1976 was an interesting year in Washington politics. It was the year in which bar owner Red Kelly founded the OWL Party - "Out With Logic, On With Lunacy" - "as a mirthful alternative to an otherwise-humorless collection of candidates for political office." He held a convention in a jazz club in Tumwater that nominated candidates for governor, lieutenant governor, secretary of state, treasurer, auditor, insurance commissioner, land commissioner and attorney general, promising to "call in all the state's negotiable assets and convert them to cash just to see what all that money looks like," and because "unemployment isn't working."1
My personal favorite at the time, "Fast" Lucy Griswold, ran for secretary of state. Among other things, her voter's pamphlet statement2 said:
It has come to my attention while campaigning across the width and breadth of Tumwater that no Secretary of State has been able to take shorthand or do typing.3 It is my intention, therefore, when elected to take a correspondence course in typing and shorthand hereby giving this state something it has never had or wanted. Furthermore, I am taking unequivocal stands against the following: (1) The heartbreak of psoriasis; (2) Bed wetting; (3) The big 'O'; (4) Post nasal drip.4
"Fast" Lucy received 41,807 votes,5 fewer than some of the other OWL candidates such as Ruthie "Boom Boom" McInnis, who received 45,573 votes in her run for state auditor.6
The Legislature responded in 1977 by passing a law that made it more difficult for minor parties to place candidates on the ballot. Ten years after the heyday of the OWL party, the law was declared constitutional by the U.S. Supreme Court in Munro v.
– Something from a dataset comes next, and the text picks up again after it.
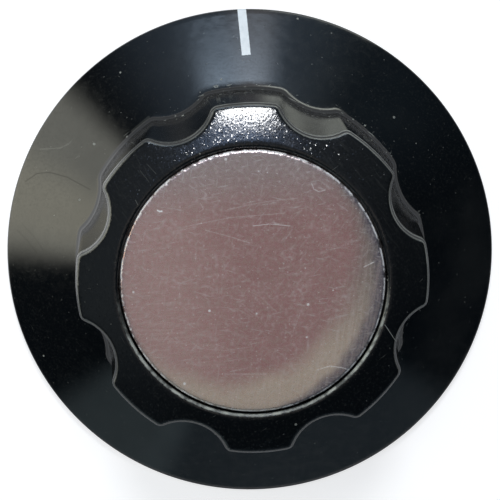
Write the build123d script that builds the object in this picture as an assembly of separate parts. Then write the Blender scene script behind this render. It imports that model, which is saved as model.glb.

Socialist Worker's Party.7
Justice White's opinion for the Court states, in part:
The State of Washington requires that a minor-party candidate for partisan office receive at least 1% of all votes cast for that office in the State's primary election before the candidate's name will be placed on the general election ballot. The question for decision is whether this statutory requirement, as applied to candidates for statewide offices, violates the First and Fourteenth Amendments to the United States Constitution. The Court of Appeals for the Ninth Circuit declared the provision unconstitutional. 765 F.2d 1417 (1985). We reverse.
So much for a "mirthful alternative." After all, we would not want to make light of the elective process, would we?